At the same time, our ratings on FPC continue to reflect our view of the company as a government-related entity with a high likelihood of extraordinary support from the state, owing to its very important social role as a provider of affordable long-distance travel for Russia's population, as well as its strong link with the government through 100% ownership via the government-controlled infrastructure monopoly Russian Railways (RZD). Our rating on FPC also factors in ongoing government support via subsidies, as well as FPC's position as a strategically important subsidiary of RZD.

In our view, FPC maintains its role as a leading provider of affordable medium and long-distance travel in Russia. Rail passenger traffic fell again by 2.6% in 2017, a trend we see as natural, since long-distance routes are gradually being replaced by air travel. As price competition with airlines becomes difficult on many long-distance routes, FPC is increasingly focusing on short - to medium-distance routes, where airlines are less competitive or unavailable. Trains will most likely remain a preferred means of transportation, compared with bus and sometimes car, for such routes, as long as Russia's road system remains underdeveloped, leading to congestion and risk of accidents.

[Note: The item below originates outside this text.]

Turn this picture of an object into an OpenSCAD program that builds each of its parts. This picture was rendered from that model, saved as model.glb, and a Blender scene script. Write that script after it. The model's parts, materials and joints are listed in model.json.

To address industry trends, the company is increasing speeds on shorter routes of 300 kilometers (km)-600 km, to make more destinations available within seven hours with its "day express" service. In this respect, part of the future capex will be directed to buying trains that will connect midsize cities, primarily in the European part of Russia. We note that margins on faster, short-distance trains tend to be higher, which should compensate for lower passenger numbers.

At the same time, we expect FPC to continue receiving state subsidies to compensate for the regulated part of tariffs. Other forms of ongoing support are also possible, such the reduction of value-added tax on rail transportation services to 0% from 18% over 2016-2017. We also believe FPC to be a strategically important subsidiary of RZD, as one of the largest companies within the RZD structure and given its socially important function.

We could downgrade FPC if its leverage were to increase significantly over the next 12 months, so that its FFO to debt fell below 30%.

We estimate that the company's investment program for 2018-2019 will be about RUB50 billion per year and will be largely funded with debt. Given the size of the program compared with historical numbers, we would consider a downgrade if we have evidence that the program will be implemented as planned. Along with weaker financial metrics, a downgrade of FPC could be triggered by the company's increased tolerance to financial leverage, exceeding the current policy of net debt to EBITDA of 2.5x. Weaker liquidity, driven by tight covenant headroom or unfunded committed cash outflows, could also trigger a negative rating action.

We could revise the outlook to stable if FPC's FFO to debt remains above 30%. This could happen if the company were to reduce its capex program, or its cash flow generation were materially stronger than our base-case forecast. We could also revise the outlook to stable if FPС were to finance its capex through sources other than debt, such as capital injections. We would also expect the company to maintain adequate liquidity at all times.